La plus grande menace du silence juridique est son interprétation décontextualisée. Dans les rapports sociaux marqués par l’inégalité cognitive ou structurelle (employeur/salarié, administration/usager, homme de loi/profane), le silence n’est jamais neutre. Il est souvent l’expression d’une incompréhension, d’une peur, ou d’un isolement. Le droit, en le traitant comme s’il était maîtrisé, renforce l’injustice.
Dans le champ administratif, par exemple, la règle du "silence valant acceptation" [8] présente ce risque, elle suppose une capacité d’anticipation juridique et d’action que beaucoup d’usagers n’ont pas. Le silence y est présumé actif alors qu’il est bien souvent subi. C’est là une fiction dangereuse, d’autant plus perverse qu’elle est présentée comme un "progrès" pour l’usager.
En common law, les mêmes logiques se retrouvent sous une forme jurisprudentielle.

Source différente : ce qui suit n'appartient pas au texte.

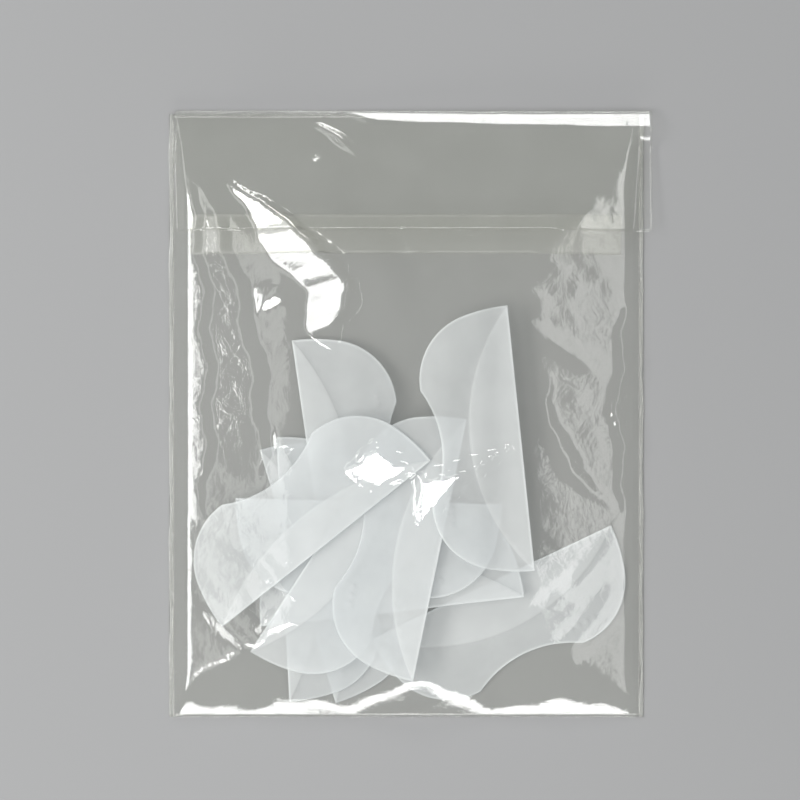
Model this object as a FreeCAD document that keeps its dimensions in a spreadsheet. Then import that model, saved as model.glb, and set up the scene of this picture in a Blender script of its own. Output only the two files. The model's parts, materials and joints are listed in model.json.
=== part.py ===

Dans R. v. Cowan [9], les juges britanniques ont reconnu la nécessité d’évaluer les causes profondes du silence de l’accusé avant d’en tirer une inférence à charge. Ce mouvement vers une "herméneutique du silence" est salutaire. Il invite le droit à se méfier de ses automatismes interprétatifs.
Conclusion.
Penser le silence, ce n’est pas dénoncer l’absence du droit, c’est révéler sa part d’ombre. Ce que le droit ne dit pas est parfois ce qu’il redoute d’entendre. Le silence est un fait juridique, mais aussi un fait social, psychologique, et symbolique. Il appelle une approche transversale où l’interprète du droit devient aussi un écouteur du sensible.
Alors que les décisions judiciaires tendent à se numériser, que les raisonnements s’algorithment, il devient impératif de rendre au silence son épaisseur humaine. Ce qui n’est pas dit en droit est peut-être ce qui compte le plus, le refus, la peur, la blessure. Ce qui se tait peut être plus éloquent que ce qui s’énonce.
Il faut donc penser une théorie juridique du silence, non pas comme exception ou faille, mais comme dimension fondamentale de l’équilibre judiciaire. Une théorie qui sache distinguer le silence stratégique du silence contraint, le silence rhétorique du silence blessé. Une théorie qui, en définitive, ne se contente pas de parler pour juger, mais qui sache aussi écouter pour comprendre.